The idea of the 'good parent', inclined to put the needs of their children first, was taking hold. It was not uncommon for a young mother to speak of her father's strictness in her childhood and to add: 'But fathers mustn't be like that today, must they?'

A continuing attachment to the need for discipline in the home was combined with a growing distaste (apart from aminority) for punishment which went beyond a spank.

In the Fifties, parenthood was on the cusp of change. This revolution came at a price. The growing pressure to do something for the kiddies meant in practice long hours of overtime for breadwinners who, as a result, saw less of their children than they might have wished.

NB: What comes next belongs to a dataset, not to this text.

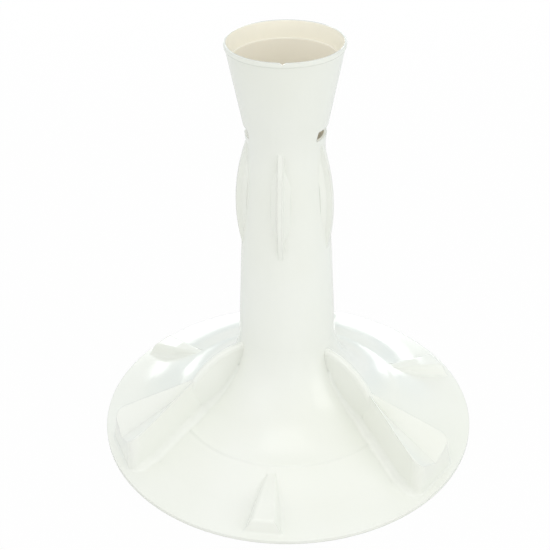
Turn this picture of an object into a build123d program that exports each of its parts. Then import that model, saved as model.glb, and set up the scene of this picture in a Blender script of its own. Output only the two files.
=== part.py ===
from build123d import *
import os
from math import cos, radians, sin, sqrt, tan

os.makedirs("parts", exist_ok=True)

# Washing machine agitator in millimetres: +Z up, origin at the centre of the rim's underside

# Skirt
rim_radius = 180.0
rim_edge = 2.8
rim_land = 3.0
brim_mid_radius = 146.0
brim_mid_height = 9.0
ring_radius = 110.0
ring_height = 24.5
bell_runs = 12
inner_runs = 5
wall = 2.8

# Post
foot_radius = 45.2
foot_height = 106.0
waist_radius = 41.4
waist_height = 190.0
high_radius = 34.8
high_height = 284.0
neck_radius = 34.2
neck_height = 298.0
flare_radius = 35.7
flare_height = 312.0

# Cup
cup_height = 388.0
lip_radius = 50.5
lip_height = 4.5
lip_step = 1.0
rebate_depth = 14.5
rebate_wall = 1.8
notch_angle = -85.0
notch_width = 5.0
notch_depth = 1.8

# Slots at the neck
slot_bottom = 308.0
slot_height = 9.0
slot_width = 41.0

# Fins on the post
fin_angles = (-90.0, -18.0, 54.0, 126.0, 198.0)
fin_peak_height = 241.5
fin_peak_radius = 45.0
fin_bow_radius = 180.0
fin_sweep = 44.0
fin_tip_width = 4.0
fin_waist_width = 6.8
fin_waist_depth = 4.4
fin_toe_width = 17.0
fin_toe_depth = 7.8
fin_depth = 9.0

# Large vanes: a rounded crest down from the post, then a fan with a valley along its top
vane_angles = (-30.0, 90.0, 210.0)
crest_centre_radius = 41.0
crest_centre_height = 31.0
crest_arc = 67.5
crest_core = 12.0
crest_half_width = 4.2
crest_sides = 5
groove_half_width = 0.9
fan_start_radius = 84.0
apex_radius = 91.0
corner_radius = 168.0
corner_half_width = 28.0
corner_height = 35.0
corner_round = 8.0
ridge_slope = 0.459
ridge_land = 1.2
valley_stations = (98.5, 112.0, 126.0, 150.0, 178.0)
valley_end_height = 24.0
valley_slope = 0.51
valley_knee_radius = 122.0
valley_knee_bend = 0.0123
valley_mouth = 6.0
flank_draft = 8.0
vane_end_radius = 172.3
vane_end_draft = 6.0

# Small wedges between the vanes
wedge_angles = (-90.0, 30.0, 150.0)
wedge_start_radius = 100.0
wedge_end_radius = 174.0
wedge_end_draft = 18.0
wedge_tip_half_width = 2.5
wedge_end_half_width = 11.0
wedge_end_height = 15.0
wedge_slope = 0.12
wedge_flank_draft = 30.0
wedge_round = 4.0

# Drive hub under the post
hub_radius = 19.0
hub_bottom = 30.0
floor_height = 97.0
floor_thickness = 4.0
pilot_radius = 11.0
spline_tip_radius = 11.6
spline_root_radius = 13.2
spline_count = 12
spline_width = 3.2
spline_top = 74.0
bolt_hole_radius = 4.5
web_angles = (-90.0, 30.0, 150.0)
web_thickness = 2.6
web_reach = 108.0
web_end_height = 21.0

margin = 5.0
rim = (rim_radius, rim_edge)
knee = (brim_mid_radius, brim_mid_height)
ring = (ring_radius, ring_height)
foot = (foot_radius, foot_height)
waist = (waist_radius, waist_height)
high = (high_radius, high_height)
neck = (neck_radius, neck_height)
flare = (flare_radius, flare_height)
lip_foot = (lip_radius - lip_step, cup_height - lip_height)


def around(shape, angles):
    return [Rot(0, 0, angle) * shape for angle in angles]


def turned(*points):
    """Solid of revolution of a polygon given as radius and height."""
    return revolve(Plane.XZ * make_face(Polyline(*points, close=True)), Axis.Z)


def outline(runs):
    """Outer outline from the rim upward, with the bell's concave sweep in straight runs."""
    bell = TangentArc(foot, ring, tangent=Line(waist, foot) % 0)
    bends = [bell @ (1 - n / runs) for n in range(1, runs)]
    return [rim, knee, ring, *bends, foot, waist, high, neck, flare, lip_foot]


def skirt_and_post():
    """All that lies within the outer outline, taken as solid."""
    lip = [(lip_radius, lip_foot[1] + lip_step), (lip_radius, cup_height), (0, cup_height)]
    return turned((0, 0), (rim_radius, 0), *outline(bell_runs), *lip)


def hollow():
    """The space under the skirt and up through the post and cup."""
    inside = offset(Polyline(*outline(inner_runs)), wall, kind=Kind.INTERSECTION, side=Side.LEFT, closed=False)
    ends = inside.vertices().sort_by(Axis.Y)
    low, top = ends[0], ends[-1]
    over = cup_height + margin
    rest = Polyline((top.X, top.Y), (top.X, over), (0, over), (0, -margin), (low.X, -margin), (low.X, low.Y))
    space = revolve(Plane.XZ * make_face(inside.edges() + rest.edges()), Axis.Z)
    return space & Cylinder(rim_radius - rim_land, 2 * over)


def rebate():
    """Step inside the mouth that a cap drops into."""
    base = cup_height - rebate_depth
    mouth = lip_radius - rebate_wall
    slope = (lip_foot[0] - flare_radius) / (lip_foot[1] - flare_height)
    return turned((0, base), (mouth - slope * rebate_depth, base), (mouth, cup_height), (mouth, cup_height + margin),
                  (0, cup_height + margin))


def swept(section, centre_radius, centre_height, angle):
    """Turns an upright section upward about a level axis that crosses under it."""
    axis = Axis((centre_radius, 0, centre_height), (0, -1, 0))
    place = Plane(origin=(centre_radius, 0, centre_height), x_dir=(1, 0, 0), z_dir=(0, 0, 1))
    return revolve(place * make_face(section), axis, angle)


def crest(inset):
    """Round-topped wall that carries a vane up to the post."""
    if inset > 0:
        top = crest_arc - inset
        slim = Polyline((crest_core, groove_half_width), (top, groove_half_width), (top, -groove_half_width),
                        (crest_core, -groove_half_width), close=True)
        return swept(slim, crest_centre_radius, crest_centre_height, 90)
    half = crest_half_width
    turns = [radians(180 * n / crest_sides) for n in range(crest_sides + 1)]
    crown = [(crest_arc - half + half * sin(turn), half * cos(turn)) for turn in turns]
    section = Polyline((crest_core, half), *crown, (crest_core, -half), close=True)
    return swept(section, crest_centre_radius, crest_centre_height, 90)


def ridge(u):
    """Height of a vane's two ridges at radius u."""
    return corner_height + ridge_slope * (corner_radius - u)


def half_width(u):
    """Half the distance between a vane's two ridges at radius u."""
    return corner_half_width * (u - apex_radius) / (corner_radius - apex_radius)


def fan_block(inset, floor):
    """Plane-sided outer part of a vane, before its valley."""
    lean = tan(radians(flank_draft))
    end_lean = tan(radians(vane_end_draft))

    def wide(u, z):
        return half_width(u) + (ridge(u) - z) * lean - inset

    start = fan_start_radius + inset
    tip = apex_radius + inset * (1 - lean) * (corner_radius - apex_radius) / corner_half_width
    end_foot = vane_end_radius - inset - floor * end_lean
    end_top = vane_end_radius - inset - ridge(vane_end_radius) * end_lean
    points = [(start, 0, ridge(start) + (half_width(start) - inset) / lean), (tip, 0, ridge(tip) - inset)]
    for u, z in ((start, floor), (end_foot, floor), (end_top, ridge(end_top) - inset)):
        points += [(u, wide(u, z), z), (u, -wide(u, z), z)]
    block = ConvexPolyhedron(points)
    corners = block.edges().filter_by(lambda e: e.bounding_box().min.X > vane_end_radius - 4 * wall)
    posts = corners.filter_by(lambda e: e.bounding_box().size.Z > corner_height / 2)
    return fillet(posts, corner_round - inset)


def valley_section(u, inset):
    """Vee across a vane's top at radius u, open upward."""
    crown = half_width(u) - ridge_land
    bend = max(0.0, valley_knee_radius - u)
    low = valley_end_height + valley_slope * (corner_radius - u) + valley_knee_bend * bend**2
    slope = (ridge(u) - low) / crown
    base = low - inset * sqrt(1 + slope**2)
    reach = crown + valley_mouth
    over = base + slope * reach
    outline = Polyline((0, base), (reach, over), (-reach, over), close=True)
    return Plane(origin=(u, 0, 0), x_dir=(0, 1, 0), z_dir=(1, 0, 0)) * make_face(outline)


def valley(inset):
    return loft([valley_section(u, inset) for u in valley_stations], ruled=inset > 0)


def vane(inset, floor):
    return crest(inset) + (fan_block(inset, floor) - valley(inset))


def wedge(inset, floor):
    """Small flat-topped wedge."""
    lean = tan(radians(wedge_flank_draft))
    end_lean = tan(radians(wedge_end_draft))
    gain = (wedge_end_half_width - wedge_tip_half_width) / (wedge_end_radius - wedge_start_radius)

    def top(u):
        return wedge_end_height + wedge_slope * (wedge_end_radius - u) - inset

    def wide(u, z):
        return wedge_tip_half_width + gain * (u - wedge_start_radius) - inset + (top(u) - z) * lean

    start = wedge_start_radius + inset / gain
    end_foot = wedge_end_radius - inset - floor * end_lean
    end_top = wedge_end_radius - inset - wedge_end_height * end_lean
    points = []
    for u, z in ((start, floor), (start, top(start)), (end_foot, floor), (end_top, top(end_top))):
        points += [(u, wide(u, z), z), (u, -wide(u, z), z)]
    block = ConvexPolyhedron(points)
    if inset > 0:
        return block
    upper = block.edges().filter_by(lambda e: e.bounding_box().min.Z > rim_edge and e.center().X > start)
    return fillet(upper, wedge_round)


def fin():
    """Bowed rib on the post, with hollow flanks that spread at its root."""
    half = [(0, fin_tip_width / 2), (fin_waist_depth, fin_waist_width / 2), (fin_toe_depth, fin_toe_width / 2),
            (fin_depth, fin_toe_width / 2)]
    right = [(fin_bow_radius - depth, width) for depth, width in half]
    left = [(reach, -width) for reach, width in reversed(right)]
    centre = fin_peak_radius - fin_bow_radius
    bow = swept(Polyline(*right, *left, close=True), centre, fin_peak_height, fin_sweep)
    return Pos(centre, 0, fin_peak_height) * Rot(0, fin_sweep / 2, 0) * Pos(-centre, 0, -fin_peak_height) * bow


def slot():
    middle = slot_bottom + slot_height / 2
    return Pos(0, 0, middle) * Box(2.4 * lip_radius, slot_width, slot_height)


def notch():
    """Small vee in the rim of the cup, beside the front fin."""
    over = cup_height + margin
    outline = Polyline((-notch_width / 2, cup_height), (0, cup_height - notch_depth), (notch_width / 2, cup_height),
                       (notch_width / 2, over), (-notch_width / 2, over), close=True)
    return Rot(0, 0, notch_angle + 90) * extrude(Plane.XZ * make_face(outline), 2 * lip_radius)


def hub_blank():
    """Tube, floor and webs that carry the drive, before boring."""
    tube = turned((0, hub_bottom), (hub_radius, hub_bottom), (hub_radius, floor_height), (0, floor_height))
    floor = turned((0, floor_height), (foot_radius, floor_height), (foot_radius, floor_height + floor_thickness),
                   (0, floor_height + floor_thickness))
    outline = Polyline((hub_radius / 2, hub_bottom), (web_reach, web_end_height), (web_reach, floor_height),
                       (hub_radius / 2, floor_height), close=True)
    web = extrude(Plane.XZ * make_face(outline), web_thickness / 2, both=True)
    return tube + floor + around(web, web_angles)


def hub_bore():
    """Splined lower bore, smooth pilot above it, and the bolt hole through the floor."""
    mouth = hub_bottom - margin
    bore = turned((0, mouth), (spline_tip_radius, mouth), (spline_tip_radius, spline_top), (pilot_radius, spline_top),
                  (pilot_radius, floor_height), (0, floor_height))
    bolt = Pos(0, 0, floor_height) * Cylinder(bolt_hole_radius, 4 * floor_thickness)
    height = spline_top - mouth
    groove = Pos(spline_root_radius / 2, 0, spline_top - height / 2) * Box(spline_root_radius, spline_width, height)
    angles = [360.0 * n / spline_count for n in range(spline_count)]
    return bore + bolt + around(groove, angles)


def agitator_body():
    """The whole moulding: one even wall that follows the skirt, vanes, wedges and post."""
    filled = skirt_and_post() + around(vane(0, 0), vane_angles) + around(wedge(0, 0), wedge_angles)
    filled = filled + around(fin(), fin_angles)
    space = hollow() + around(vane(wall, -margin), vane_angles) + around(wedge(wall, -margin), wedge_angles)
    body = filled - space - rebate() - slot() - notch()
    return body + (hub_blank() & filled) - hub_bore()


body = agitator_body()
export_step(body, "parts/agitator_body.step")
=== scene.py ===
from math import asin, cos, radians, sin

import bpy
from mathutils import Matrix, Vector
from mathutils.bvhtree import BVHTree


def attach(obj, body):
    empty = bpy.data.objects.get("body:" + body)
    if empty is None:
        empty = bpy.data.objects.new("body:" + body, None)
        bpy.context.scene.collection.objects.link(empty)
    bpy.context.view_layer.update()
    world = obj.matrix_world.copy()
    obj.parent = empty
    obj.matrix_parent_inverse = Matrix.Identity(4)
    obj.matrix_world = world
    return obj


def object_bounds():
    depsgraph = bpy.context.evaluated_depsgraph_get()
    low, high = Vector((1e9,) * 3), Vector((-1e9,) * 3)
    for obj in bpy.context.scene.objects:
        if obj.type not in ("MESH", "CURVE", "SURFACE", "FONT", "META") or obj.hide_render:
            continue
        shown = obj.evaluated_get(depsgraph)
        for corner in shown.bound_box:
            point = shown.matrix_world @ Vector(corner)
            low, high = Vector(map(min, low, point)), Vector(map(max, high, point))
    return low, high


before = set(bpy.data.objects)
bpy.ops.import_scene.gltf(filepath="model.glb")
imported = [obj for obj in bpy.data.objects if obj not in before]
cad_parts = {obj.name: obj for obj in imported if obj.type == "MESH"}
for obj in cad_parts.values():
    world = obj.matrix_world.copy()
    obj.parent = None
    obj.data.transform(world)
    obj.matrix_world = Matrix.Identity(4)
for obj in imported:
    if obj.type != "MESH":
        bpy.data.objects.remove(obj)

cad_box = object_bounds()

# Camera: where it stands around the post, and where it looks
CAMERA_AZIMUTH = -82.5
CAMERA_REACH = 0.853
CAMERA_HEIGHT = 0.7052
CAMERA_HEADING = 98.23
CAMERA_PITCH = -32.5
CAMERA_ROLL = -0.81
CAMERA_LENS = 71.54
SENSOR = 36.0

# Plastic: its colour outside, in the flow marks, inside the post and cup, and above the cup's ledge, where
# a lighter colour is painted light
PLASTIC = (0.865, 0.885, 0.83, 1.0)
PLASTIC_SHADE = (0.845, 0.865, 0.795, 1.0)
PLASTIC_INSIDE = (0.90, 0.862, 0.755, 1.0)
PLASTIC_REBATE_PAINTED_LIGHT = (0.97, 0.94, 0.82, 1.0)
PLASTIC_ROUGHNESS = (0.14, 0.24)
PLASTIC_IOR = 1.49
EDGE_SOFTNESS = 0.0012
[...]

For mothers, it brought anxiety about the best way to bring up children - which was probably exacerbated rather than relieved by the burgeoning advice from so-called experts like Dr Spock.

That anxiety would increase with the rebellious streak that was becoming more evident in Britain's 'trainee adults'. They were turning into what we would now recognise as 'teenagers'. Their moral welfare became a pressing concern - not least in the context of the disturbingly expanding wage packets of those who had left school and were working.

In the early Fifties, the anti-social antics of 'cosh boys' and 'Teddy boys' led commentators to worry that a lack of parental control, caused by mistaken kindness and the fallacies of modern psychiatry, was turning out a generation of delinquents.

There were calls for strong action - the birch, at the very least - after a widely publicised fight took place in Kent in which gangs of 'sinister' Teds in stovepipe trousers and velvet-coloured jackets fought a battle with wooden stakes and sand-filled socks

A stalwart of the Boys' Brigade warned that dangerously soft attitudes in society were whittling away all personal responsibility for wrongdoing. 'The child comes to regard himself not as sinful, but just as "a psychological case".'

LEST WE FORGET. . .

IN THE HOME...

Dabitoff, Windolene, Duraglit, Brasso, Brillo, Lifebuoy, Silvikrin, Ammi-dent, Delrosa Rose Hip Syrup, Mr Therm, Toni Perms.

DRESSING UP...

Hairnets, head-scarves, Ladybird T-shirts, rompers, knicker elastic, cycle clips, brogues, Start-rite (that rear view of two small children setting out on life's path), Moss Bros, crests on blazers, ties as ID.

ON THE ROAD...

AA patrolmen, driving gloves, Austin Cambridge, Morris Oxford, Sunbeam Talbot, indicator wings, sidecars, Raleigh, Sturmey-Archer.

IN THE PLAYROOM...

I Spy, Hornby Dublo, Tri-ang, Dinky, Meccano, Scalextric, Subbuteo, Sarah Jane dolls, Plasticine, Magic Robot, cap guns.

HAVING A PUFF...

Capstans, Player's Navy Cut, Senior Service, cigarette boxes, Dagenham Girl Pipers.

ENTERTAINMENT...

Saturday-morning cinema, Uncle Mac, Nellie the Elephant, The Laughing Policeman.

FOOD...

Napkin rings, butter knives, volauvents, Brown Windsor soup, sponge cakes, Garibaldis (squashed flies), Carnation, Edam, eat up your greens, Sun-Pat, Marmite sandwiches, hard-boiled eggs, semolina, sucking oranges through sugar cubes, Tizer, Dandelion & Burdock, Tom Thumb drops, Sherbet Fountains, Spangles, Trebor, blackjacks, fruit salads, aniseed balls, pineapple chunks, flying saucers, traffic-light lollipops, gobstoppers. The agonising dilemma at the ice-cream van: a big one for 6d or two small ones for 3d each?

The arrival of rock 'n' roll with Bill Haley's Rock Around The Clock in 1955 opened the floodgates to more adult anxiety, which rose even higher the following year after Elvis Presley entered the British Top 20 chart (itself a Fifties invention) for the first time.

While on leave from National Service, Bill Perks (later Wyman) bought a 78rpm shellac record of Heartbreak Hotel and played it with the windows open 'until it wore out'. John Lennon must have been doing something similar because his Aunt Mimi told him that Elvis was fine, 'but I don't want him for breakfast, dinner and tea'.

But the rock craze was here to stay, and with airplay limited on the starchy BBC, largely disseminated from big, coin-operated U.S. jukeboxes in that other new phenomenon of the Fifties, the coffee bar.

All this put pressure on the conventional activities of young people. Scout leaders worried about the large number of boys who left its ranks in their teens, particularly those of 'a lower calibre who will not knuckle down to discipline or accept the demands made on them'.

The same exodus took place in youth clubs. 'Packed it in when I started courting,' said a 16-year-old boy. 'Started going out with boy,' was the reason given by a 15-year-old girl. The most frequent reason, however, was simply 'boring'.

The change in young people's interests was shown when pop singer Frankie Vaughan, a supporter of youth clubs, toured many of them in 1955, judging talent contests. An observer noted with disquiet that the youngsters seemed to prefer mobbing their idol to putting on a show of their own. The girls simply wanted to kiss him.

But it was the condition of those in their later teens that concerned others in authority. Eighteen-yearolds called up for National Service, said an official report, were increasingly 'of poor physique and poor education, lacking religious knowledge, self-confidence, initiative and sense of responsibility'. Where would it all end?